In the beginning, it is also true that I was bowled over by it. The poems were of such good taste – covering a such broad range of styles, periods, sensibilities, cultures and languages and appearing in the métros with what seemed to me to be a preternatural appropriateness – that I became anxious to see what would happen next, as if all these clever words were a sort of adventure story.
I am not ashamed to say that I discovered the world-renowned Saint Jean Perse in the métro as well as reminded to think again of the nature of Emily Dickinson’s genius, among other things.
La Vie est bien foutue – Life has its own coherence – as only humans can say.
One day, my best American pal, Bill, and I were scratching our balls and grunting together, whiling away yet another afternoon.
Our scratching and grunting having been until that same day not unsatisfactory, I took it into my head to ask Bill to dinner chez moi.
He grunted, can he bring his chérie, I counter-grunted, man, ‘course.
So it was that I met Audrey, an entirely entire person, and one visibly attached to Bill, a fellow male I pretty much weekly scratched and grunted with.
As we drank the aperitif, Karine and I kept looking back and forth between Bill & Audrey. Since she and I are better described by the Eagles’ tune “Fast Lane” than even the tepidest dithyramb, we were struck dumb, thus forced to watch and listen as this love paraded.
O! did Bill love Audrey.
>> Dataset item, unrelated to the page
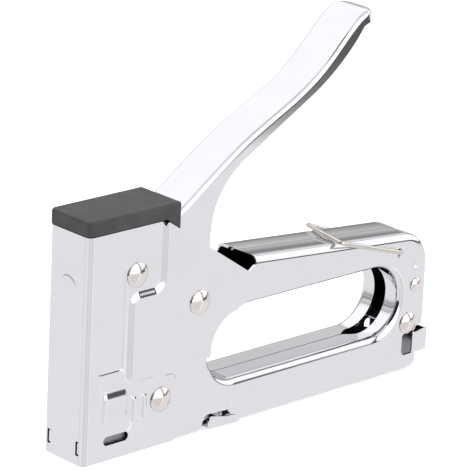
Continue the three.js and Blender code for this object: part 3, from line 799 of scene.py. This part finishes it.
def handle():
    """Pressed channel: a tray laid along the back line, with a rounded end, and side plates."""
    steps = 120
    back, length = spline(HANDLE_BACK, steps)
    edge, _ = spline(HANDLE_EDGE, steps)

    def on_back(u, y, drop):
        """u along the back line, y across, drop below it, all in mm."""
        k = min(max(u / length * steps, 0), steps - 1e-6)
        i = int(k)
        here = back[i].lerp(back[i + 1], k - i)
        along = (back[min(i + 2, steps)] - back[max(i - 1, 0)]).normalized()
        spot = here + Vector((along.y, -along.x)) * drop
        return Vector((spot.x, y, spot.y))

    skin = Skin()
    tip = length - HANDLE_TIP_R
    straight = [tip * k / steps for k in range(steps)]
    corners = [(0, -HANDLE_HALF), (length, -HANDLE_HALF, HANDLE_TIP_R),
               (length, HANDLE_HALF, HANDLE_TIP_R), (0, HANDLE_HALF)]
    plan = [Vector((u, -HANDLE_HALF)) for u in straight]
    plan += rounded(corners, closed=False)[1:-1]
    plan += [Vector((u, HANDLE_HALF)) for u in reversed(straight)]
    rim = []
    for p in plan:
        if p.x < tip:
            k = p.x / tip * steps
            i = min(int(k), steps - 1)
            spot = edge[i].lerp(edge[i + 1], k - i)
            rim.append(Vector((spot.x, p.y, spot.y)))
        else:
            rim.append(on_back(p.x, p.y, HANDLE_LIP))
    walls = [on_back(p.x, p.y, HANDLE_BEND) for p in plan]
    rows = []
    for k in range(WALL_STEPS + 1):
        rows.append([low.lerp(high, k / WALL_STEPS) for low, high in zip(rim, walls)])
    for k in range(1, BEND_STEPS + 1):
        angle = math.pi / 2 * k / BEND_STEPS
        row = offset(plan, HANDLE_BEND * (1 - math.cos(angle)), closed=False)
        rows.append([on_back(p.x, p.y, HANDLE_BEND * (1 - math.sin(angle))) for p in row])
    skin.rows(rows)
    flat = offset(plan, HANDLE_BEND, closed=False)
    across = 8
    for i in range(len(flat) // 2 - 1):
        a, b = flat[i], flat[i + 1]
        c, d = flat[len(flat) - 2 - i], flat[len(flat) - 1 - i]
        for k in range(across):
            spots = ((a, d, k), (b, c, k), (b, c, k + 1), (a, d, k + 1))
            corners = [first.lerp(second, n / across) for first, second, n in spots]
            skin.face([on_back(p.x, p.y, 0) for p in corners])

    for side in (-1, 1):
        y = side * HANDLE_HALF
        low = [Vector(HANDLE_BACK[0]), Vector(HANDLE_EDGE[0])]
        cheek = [low[0] + Vector((HANDLE_BEND, 0)), low[1], Vector((53.2, 50))]
        cheek += arc(EYE["at"], EYE["radius"], 20, -160)
        cheek.append(Vector((36.2, 50)))
        hole = arc(EYE["at"], 4.3, *FULL_TURN)
        skin.fill(cheek, [hole], lambda p: (p.x, y, p.y))
    core = (70, 0, 60)
    return sheet("handle_channel", skin, HANDLE_SHEET, core, "handle", "chrome", ["handle"], edge=0.16)


# ---- rivets, lock wire, latch, magazine ------------------------------------------------------

TURNED_SIDES = 64


def turned(name, profile, axis, body, slot, node):
    """A solid turned about a line along y through (x, z); profile is (radius, y) from end to end."""
    skin = Skin()
    rows = []
    for radius, y in profile:
        angles = [2 * math.pi * k / TURNED_SIDES for k in range(TURNED_SIDES)]
        rows.append([(axis[0] + radius * math.cos(t), y, axis[1] + radius * math.sin(t)) for t in angles])
    skin.rows(rows, closed=True)
    mesh = mesh_from(name, skin.points, skin.faces, (axis[0], 0, axis[1]), merge=False)
    return finish_mesh(name, mesh, body, slot, [node])


def rivet(node, axis, shank, head, seat, dome):
    """Domed head on each side, each with a low straight rim."""
    rim = 0.22
    rise = dome - rim
    ball = (head ** 2 + rise ** 2) / (2 * rise)
    opening = math.asin(head / ball)
    half = []
    for k in range(15):
        angle = opening * k / 14
        half.append((ball * math.sin(angle), seat + dome - ball + ball * math.cos(angle)))
    half += [(head, seat + 0.1), (head - 0.1, seat), (shank, seat)]
    profile = [(r, -y) for r, y in half] + list(reversed(half))
    return turned(node.replace("_rivet", "_domes"), profile, axis, "frame", "rivet", node)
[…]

O! did Audrey love Bill.
This love was as a great universal gravity, perfectly settling, perfectly balancing, being as it must be forever and ever, amen.
As dinner progressed, it began to dawn on me that the RATP poetry picker might very well be Audrey.
But I could not for the life of me utter a word, bring the supposition to a question. On the contrary, in the measure of the possible, I pushed it away and avoided it.
All was in those moments perfect and I feared breaking it.
Meaning well, or at least meaning to keep the table talk going, Karine discretely mouthed and winked,
- Are you a Man?
-- Ay, and a bold one, that dare look on that/Which might appall the devil
- What, quite unmanned in folly?
Thus, I did not tell Audrey that every day her choices showed me how it could ought to be, how be was the apostle of seem.
Or that I thought that this epistemologically false metaphysical truth made me more human at moments when I felt my humanity was roughly handled by crowds, dirt, discourtesy and routinized boredom.
I said none of it. Not even that she had empowered me to discover St Jean Perse and rediscover Emily Dickinson.
Later that same year, Audrey left Bill.
Likeliest of all, I now think, seem is the slave of be and has always been, always will be; not even Dominique’s good humor or Audrey’s perfection change that.
It’s the gap between them I well-advised to mind.
Bill told me he had no argument to stop her going out the door. Not even the energy to feel misunderstood or hard done by. So he just threw down his hands, limply said goodbye. He didn’t even cry, even when he told me all the whys and wherefores.
Bill is now dead. Long before he went, he told me further that he would never love anyone else. As far as I know, he never did.
I met Audrey quite by accident. At the coffee shop where we went to chat, she told me the same in respect to Bill. As far as I know, she never did.